▶ **MATERIAL PROVIDED**:
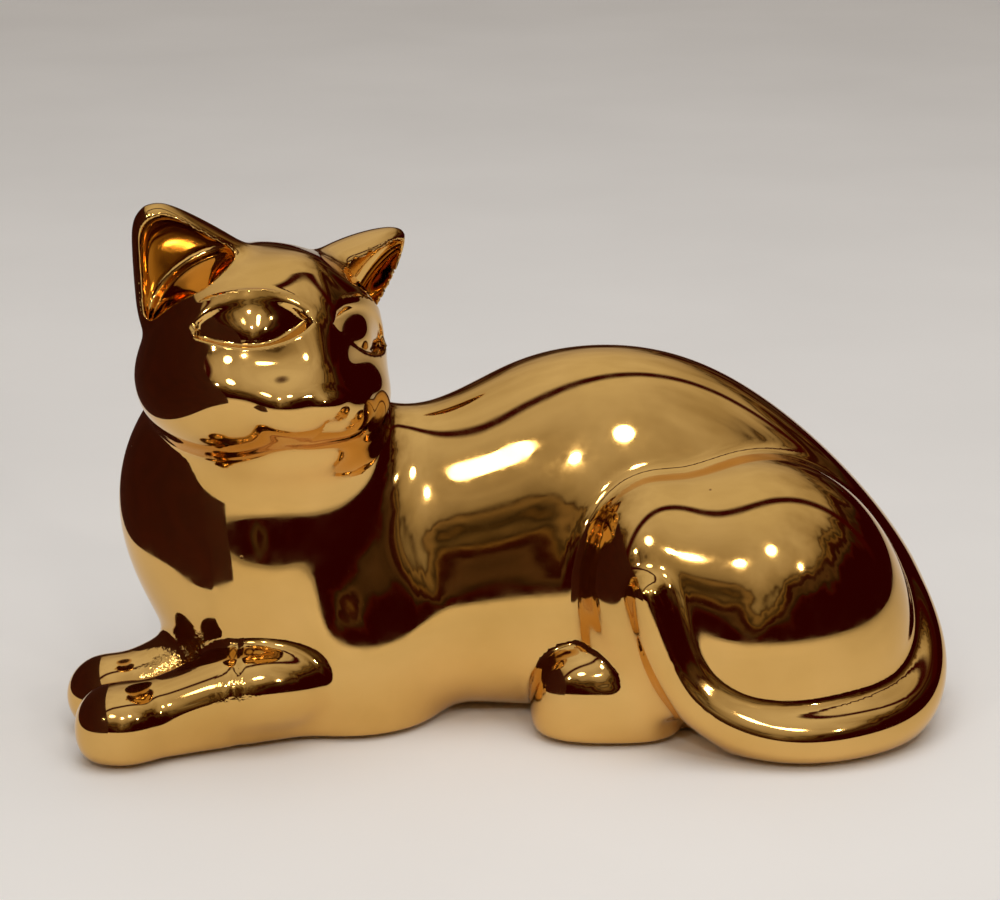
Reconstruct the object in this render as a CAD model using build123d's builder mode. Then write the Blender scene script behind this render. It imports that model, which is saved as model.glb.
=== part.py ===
"""Reclining cat figurine: hollow slip-cast ceramic, assembled from separately cast pieces.

The cat lies along X with its chest towards -X and its rump towards +X, and turns its
face towards -Y. Its own left side is the -Y side. Lengths are in millimetres.
"""
import os

from build123d import *

# Ceramic and base
WALL = 5.0                  # thickness of the cast walls
PAD_THICKNESS = 1.5         # the ceramic stands this far off the table, on felt pads
PAD_RADIUS = 8.0
FLOOR_TOP = PAD_THICKNESS + WALL
VENT_RADIUS = 7.0           # drain and firing hole in the underside
VENT_PLACE = (14, 16)
PLUG_FLANGE_RADIUS = VENT_RADIUS + 3
PLUG_FLANGE = 1.0
PLUG_STEM = WALL + 2        # reaches a little way into the hollow
PLUG_CHAMFER = 1.2
BLOCK_SIZE = 400            # larger than the whole figure
PAD_PLACES = {
    "felt_pad_front_left": (-58, -12),
    "felt_pad_front_right": (-58, 36),
    "felt_pad_rear_left": (94, -22),
    "felt_pad_rear_right": (94, 48),
}

# Trunk: elliptical sections across X, from chest to rump
# x, centre y, centre z, half width, half height
TRUNK_SECTIONS = [
    (-84, 8, 50, 30, 46),
    (-60, 10, 52, 36, 52),
    (-28, 15, 51, 38, 53),
    (0, 20, 54, 42, 61.5),
    (30, 21, 56, 45, 66),
    (65, 23, 51, 43, 64.5),
    (98, 21, 41, 40, 54),
    (125, 18, 28, 33, 40.5),
    (142, 16, 17, 22, 25),
    (150, 15, 12, 11, 13),
]
RUMP_TIP = (154, 15, 11)

# Rounded masses that swell out of the trunk: centre, half sizes
CHEST = ((-88, 7, 70), (42.5, 33, 54))
LEFT_UPPER_ARM = ((-82, 1, 43), (34, 33, 48))
LEFT_SHOULDER = ((-54, -4, 16), (32, 29, 50))
RIGHT_SHOULDER = ((-60, 34, 28), (32, 22, 46))
LEFT_THIGH = ((82, -6, 24), (55, 44, 67))
LEFT_KNEE = ((47, -12, 46), (27, 27, 40))
RIGHT_THIGH = ((82, 40, 26), (52, 32, 56))
BODY_MASSES = (CHEST, LEFT_UPPER_ARM, LEFT_SHOULDER, RIGHT_SHOULDER, LEFT_THIGH, LEFT_KNEE, RIGHT_THIGH)
LEFT_HIND_PAW = ((28, -17, 13), (21, 18, 20))
RIGHT_HIND_PAW = ((27, 52, 12), (20, 17, 16))

# Limbs: points of the centre line, each with the section's half width and half height.
# Those on the table reach below the base plane, which cuts them flat.
LEFT_FORELEG = [
    ((-68, -28, 16), (12, 17)),
    ((-84, -32, 18), (14, 18)),
    ((-98, -35.5, 15), (13.5, 17)),
    ((-113, -39.5, 12), (12, 15)),
    ((-128, -43, 10), (11.5, 13)),
]
LEFT_ELBOW = ((-68, -27, 15), (13, 12, 17))
LEFT_FOREPAW = ((-128, -43, 12), (14.5, 13, 13))
RIGHT_FORELEG = [
    ((-82, 6, 18), (15, 27)),
    ((-100, -3, 14), (13, 23)),
    ((-116, -11, 11), (12, 18)),
    ((-133, -18, 10), (11, 14)),
]
RIGHT_FOREPAW = ((-133, -17, 12.5), (13.5, 11.5, 12.5))
TAIL = [
    ((118, 18, 62), (8, 8)),
    ((130, 11, 50), (9.5, 9.5)),
    ((136, 2, 36), (10.5, 10.5)),
    ((137, -11, 22), (11, 11)),
    ((130, -28, 12), (11, 11)),
    ((113, -42.5, 9.5), (10.5, 10.5)),
    ((94, -47.5, 9), (10, 10)),
    ((77, -47, 12), (9, 9)),
    ((63, -45, 19.5), (8, 8)),
    ((55, -43, 29), (7.3, 7.3)),
    ((50, -41.5, 39), (6.8, 6.8)),
    ((46.5, -40, 50), (5.6, 5.6)),
    ((45.2, -39.5, 55), (4, 4)),
]
TAIL_TIP = (44.5, -39.2, 59)

# Head, in its own frame: x to the cat's left, y towards the back of the skull, z up
HEAD_PLACE = (-79, -6, 131)
HEAD_TURN = 33              # towards its left, seen from above
HEAD_TILT = 11              # its left side lower
SKULL = ((0, 0, 0), (40, 35, 32.5))
JOWL = ((15, 0, -14), (28.5, 34, 24))
MUZZLE = ((0, -12, -11), (37, 30, 15.5))
WHISKER_PAD = ((8, -35, -13), (11, 9, 8.5))
CHIN = ((0, -27, -20), (11, 10, 7))
EYE_SOCKET = ((21, -38, 8), (16, 12, 6.5))
NOSE_BRIDGE = ((0, -31, 3), (7, 9, 17))
NOSE_LEAN = -32             # its top leans back
NECK_RADIUS = 16            # opening that joins the head's hollow to the body's
NECK_LENGTH = 48

# Ear, in its own frame: z along the ear to its tip, x across it, y towards its back
EAR_BASE = (28, 6, 18.5)
EAR_TURN = 29               # its hollow turned outwards from straight ahead
EAR_LEAN = 43               # outwards from upright
EAR_SECTIONS = [            # z, half width, half depth
    (-14, 18, 10),
    (-2, 17.5, 9.5),
    (9, 14.5, 8),
    (19, 10.5, 5.5),
    (25, 7, 3.5),
]
EAR_TIP = 29
EAR_HOLLOW = ((0, -9, 4), (14.5, 10.5, 20))


def rounded_mass(centre, half_sizes, wall=0.0, lean=0.0):
    """An egg-shaped solid, or with a wall thickness the hollow inside such a solid."""
    inset_sizes = tuple(size - wall for size in half_sizes)
    with BuildPart() as mass:
        Sphere(1)
        scale(by=inset_sizes)
    return mass.part.moved(Location(centre, (lean, 0, 0)))


def oval(plane, half_width, half_height):
    """An elliptical section on a plane."""
    with BuildSketch(plane) as outline:
        Ellipse(half_width, half_height)
    return outline.sketch


def limb(stations, tip=None):
    """A tapering bar along a curve through the stations, closed at a tip if it has one."""
    points = [Vector(*point) for point, half_sizes in stations]
    with BuildLine() as route:
        Spline(*points)
    centre_line = route.edge()
    sections = []
    for point, (place, half_sizes) in zip(points, stations):
        direction = centre_line % centre_line.param_at_point(point)
        across = direction.cross(Vector(0, 0, 1))
        sections.append(oval(Plane(origin=point, x_dir=across, z_dir=direction), *half_sizes))
    if tip:
        sections.append(Vertex(*tip))
    with BuildPart() as bar:
        loft(sections)
    return bar.part


def trunk(wall=0.0):
    """The body between chest and rump, or with a wall thickness the hollow inside it."""
    sections = []
    for x, y, z, half_width, half_height in TRUNK_SECTIONS:
        across = Plane(origin=(x, y, z), x_dir=(0, 1, 0), z_dir=(1, 0, 0))
        sections.append(oval(across, half_width - wall, half_height - wall))
    tip_x, tip_y, tip_z = RUMP_TIP
    with BuildPart() as body:
        loft(sections + [Vertex(tip_x - wall, tip_y, tip_z)])
    return body.part


def below(height):
    """A block that fills everything below a height."""
    with BuildPart() as block:
        with Locations((0, 0, height)):
            Box(BLOCK_SIZE, BLOCK_SIZE, BLOCK_SIZE, align=(Align.CENTER, Align.CENTER, Align.MAX))
    return block.part


def mirrored_pair(solid):
    """The solid and its mirror image across the face's middle."""
    return [solid, solid.mirror(Plane.YZ)]


def head_pose():
    """Where the head's own frame stands on the body."""
    return Location(HEAD_PLACE) * Location((0, 0, 0), (0, 0, HEAD_TURN)) * Location((0, 0, 0), (0, HEAD_TILT, 0))


# The head's outer form and its hollow, in the head's own frame
with BuildPart() as head_form:
    add(rounded_mass(*SKULL))
    for jowl in mirrored_pair(rounded_mass(*JOWL)):
        add(jowl)
    add(rounded_mass(*MUZZLE))
    for pad in mirrored_pair(rounded_mass(*WHISKER_PAD)):
        add(pad)
    add(rounded_mass(*CHIN))
    add(rounded_mass(*NOSE_BRIDGE, lean=NOSE_LEAN))
    for socket in mirrored_pair(rounded_mass(*EYE_SOCKET)):
        add(socket, mode=Mode.SUBTRACT)

with BuildPart() as head_hollow:
    add(rounded_mass(*SKULL, wall=WALL))
    for jowl in mirrored_pair(rounded_mass(*JOWL, wall=WALL)):
        add(jowl)

# The body's outer form and its hollow
with BuildPart() as torso_form:
    add(trunk())
    for mass in BODY_MASSES:
        add(rounded_mass(*mass))
    add(below(PAD_THICKNESS), mode=Mode.SUBTRACT)

with BuildPart() as torso_hollow:
    add(trunk(wall=WALL))
    for mass in BODY_MASSES:
        add(rounded_mass(*mass, wall=WALL))
    add(below(FLOOR_TOP), mode=Mode.SUBTRACT)

head_outer = head_form.part.moved(head_pose())

# Torso: the hollow body, seated round the underside of the head, with a vent in its floor
with BuildPart() as torso_shell:
    add(torso_form.part)
    add(torso_hollow.part, mode=Mode.SUBTRACT)
    add(head_outer, mode=Mode.SUBTRACT)
    with Locations((*VENT_PLACE, PAD_THICKNESS)):
        Cylinder(VENT_RADIUS, WALL, align=(Align.CENTER, Align.CENTER, Align.MIN), mode=Mode.SUBTRACT)

# Head: hollow, open to the body through the neck
with BuildPart() as neck_opening:
    with Locations((0, 0, -NECK_LENGTH)):
        Cylinder(NECK_RADIUS, NECK_LENGTH, align=(Align.CENTER, Align.CENTER, Align.MIN))

with BuildPart() as head_shell:
    add(head_outer)
    add(head_hollow.part.moved(head_pose()), mode=Mode.SUBTRACT)
    add(neck_opening.part.moved(head_pose()), mode=Mode.SUBTRACT)


def ear(side):
    """One ear, cupped towards the front and seated on the skull. Side is 1 for the left ear."""
    sections = [
        oval(Plane.XY.offset(height), half_width, half_depth)
        for height, half_width, half_depth in EAR_SECTIONS
    ]
    with BuildPart() as blade:
        loft(sections + [Vertex(0, 0, EAR_TIP)])
        add(rounded_mass(*EAR_HOLLOW), mode=Mode.SUBTRACT)
    turned = blade.part.moved(Location((0, 0, 0), (0, 0, EAR_TURN)))
    leaning = turned.moved(Location(EAR_BASE) * Location((0, 0, 0), (0, EAR_LEAN, 0)))
    placed = leaning if side > 0 else leaning.mirror(Plane.YZ)
    with BuildPart() as seated:
        add(placed.moved(head_pose()))
        add(head_outer, mode=Mode.SUBTRACT)
    return seated.part.solids().sort_by(SortBy.VOLUME)[-1]


def luted_piece(*forms):
    """A piece trimmed to the base plane and to the body it is joined to."""
    with BuildPart() as piece:
        for form in forms:
            add(form)
        add(below(PAD_THICKNESS), mode=Mode.SUBTRACT)
        add(torso_form.part, mode=Mode.SUBTRACT)
    return piece.part.solids().sort_by(SortBy.VOLUME)[-1]


# Plug that closes the vent: a flange under the floor and a stem through it
with BuildPart() as vent_plug:
    with Locations((*VENT_PLACE, PAD_THICKNESS - PLUG_FLANGE)):
        Cylinder(PLUG_FLANGE_RADIUS, PLUG_FLANGE, align=(Align.CENTER, Align.CENTER, Align.MIN))
    with Locations((*VENT_PLACE, PAD_THICKNESS)):
        Cylinder(VENT_RADIUS, PLUG_STEM, align=(Align.CENTER, Align.CENTER, Align.MIN))
    chamfer(vent_plug.faces().sort_by(Axis.Z)[-1].edges(), PLUG_CHAMFER)


def felt_pad(place):
    """A round felt pad glued under the base."""
    with BuildPart() as pad:
        with Locations((*place, 0)):
            Cylinder(PAD_RADIUS, PAD_THICKNESS, align=(Align.CENTER, Align.CENTER, Align.MIN))
    return pad.part


pieces = {
    "torso_shell": torso_shell.part,
    "head_shell": head_shell.part,
    "left_ear": ear(1),
    "right_ear": ear(-1),
    "left_foreleg": luted_piece(
        limb(LEFT_FORELEG), rounded_mass(*LEFT_ELBOW), rounded_mass(*LEFT_FOREPAW)
    ),
    "right_foreleg": luted_piece(limb(RIGHT_FORELEG), rounded_mass(*RIGHT_FOREPAW)),
    "left_hind_paw": luted_piece(rounded_mass(*LEFT_HIND_PAW)),
    "right_hind_paw": luted_piece(rounded_mass(*RIGHT_HIND_PAW)),
    "tail": luted_piece(limb(TAIL, TAIL_TIP)),
    "vent_plug": vent_plug.part,
}
for pad_name, pad_place in PAD_PLACES.items():
    pieces[pad_name] = felt_pad(pad_place)

# The origin is at the middle of the whole figure's box, on the table
boxes = [solid.bounding_box() for solid in pieces.values()]
middle_x = (min(box.min.X for box in boxes) + max(box.max.X for box in boxes)) / 2
middle_y = (min(box.min.Y for box in boxes) + max(box.max.Y for box in boxes)) / 2
to_origin = Location((-middle_x, -middle_y, 0))

os.makedirs("parts", exist_ok=True)
for name, solid in pieces.items():
    placed_solid = solid.moved(to_origin)
    placed_solid.label = name
    export_step(placed_solid, f"parts/{name}.step")
print("the middle of the figure was at", round(middle_x, 3), round(middle_y, 3))
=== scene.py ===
"""The reclining gold cat figurine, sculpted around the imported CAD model.

Every ceramic piece is a patch of one smooth sculpted surface, so the luted joints run
into each other under the gold as on the real casting. Sculpting is done in millimetres,
in the CAD model's frame.
"""

import bpy
import numpy as np
import openvdb
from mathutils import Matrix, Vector


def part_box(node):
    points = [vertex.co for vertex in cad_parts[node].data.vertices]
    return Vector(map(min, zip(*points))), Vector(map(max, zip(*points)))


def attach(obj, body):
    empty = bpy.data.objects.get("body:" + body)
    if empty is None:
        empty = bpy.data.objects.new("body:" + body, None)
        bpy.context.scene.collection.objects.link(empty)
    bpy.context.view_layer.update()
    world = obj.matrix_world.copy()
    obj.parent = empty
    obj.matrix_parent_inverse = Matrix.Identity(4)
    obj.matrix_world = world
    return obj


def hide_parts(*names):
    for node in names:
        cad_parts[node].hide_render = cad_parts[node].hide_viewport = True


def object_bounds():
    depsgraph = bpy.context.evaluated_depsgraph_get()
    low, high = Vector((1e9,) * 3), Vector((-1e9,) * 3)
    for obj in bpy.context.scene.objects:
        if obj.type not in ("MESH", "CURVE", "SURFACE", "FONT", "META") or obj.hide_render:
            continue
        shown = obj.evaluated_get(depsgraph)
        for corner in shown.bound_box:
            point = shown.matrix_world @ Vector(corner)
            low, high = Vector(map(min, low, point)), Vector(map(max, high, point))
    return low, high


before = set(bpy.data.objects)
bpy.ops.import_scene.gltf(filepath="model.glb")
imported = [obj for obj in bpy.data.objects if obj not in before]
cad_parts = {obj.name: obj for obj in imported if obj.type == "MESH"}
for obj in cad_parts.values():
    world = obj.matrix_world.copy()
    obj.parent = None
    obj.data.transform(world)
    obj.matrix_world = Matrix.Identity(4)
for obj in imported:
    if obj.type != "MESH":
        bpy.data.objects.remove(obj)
cad_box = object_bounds()

MM = 0.001


def box_middle(node):
    """Middle of a CAD node's box, in millimetres."""
    low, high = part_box(node)
    return (np.array(low) + np.array(high)) / 2 / MM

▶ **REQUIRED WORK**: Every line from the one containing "middle_x = (min(box.min.X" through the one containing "points = [vertex.co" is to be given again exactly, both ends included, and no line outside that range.

▶ **REPLY**:
middle_x = (min(box.min.X for box in boxes) + max(box.max.X for box in boxes)) / 2
middle_y = (min(box.min.Y for box in boxes) + max(box.max.Y for box in boxes)) / 2
to_origin = Location((-middle_x, -middle_y, 0))

os.makedirs("parts", exist_ok=True)
for name, solid in pieces.items():
    placed_solid = solid.moved(to_origin)
    placed_solid.label = name
    export_step(placed_solid, f"parts/{name}.step")
print("the middle of the figure was at", round(middle_x, 3), round(middle_y, 3))
=== scene.py ===
"""The reclining gold cat figurine, sculpted around the imported CAD model.

Every ceramic piece is a patch of one smooth sculpted surface, so the luted joints run
into each other under the gold as on the real casting. Sculpting is done in millimetres,
in the CAD model's frame.
"""

import bpy
import numpy as np
import openvdb
from mathutils import Matrix, Vector


def part_box(node):
    points = [vertex.co for vertex in cad_parts[node].data.vertices]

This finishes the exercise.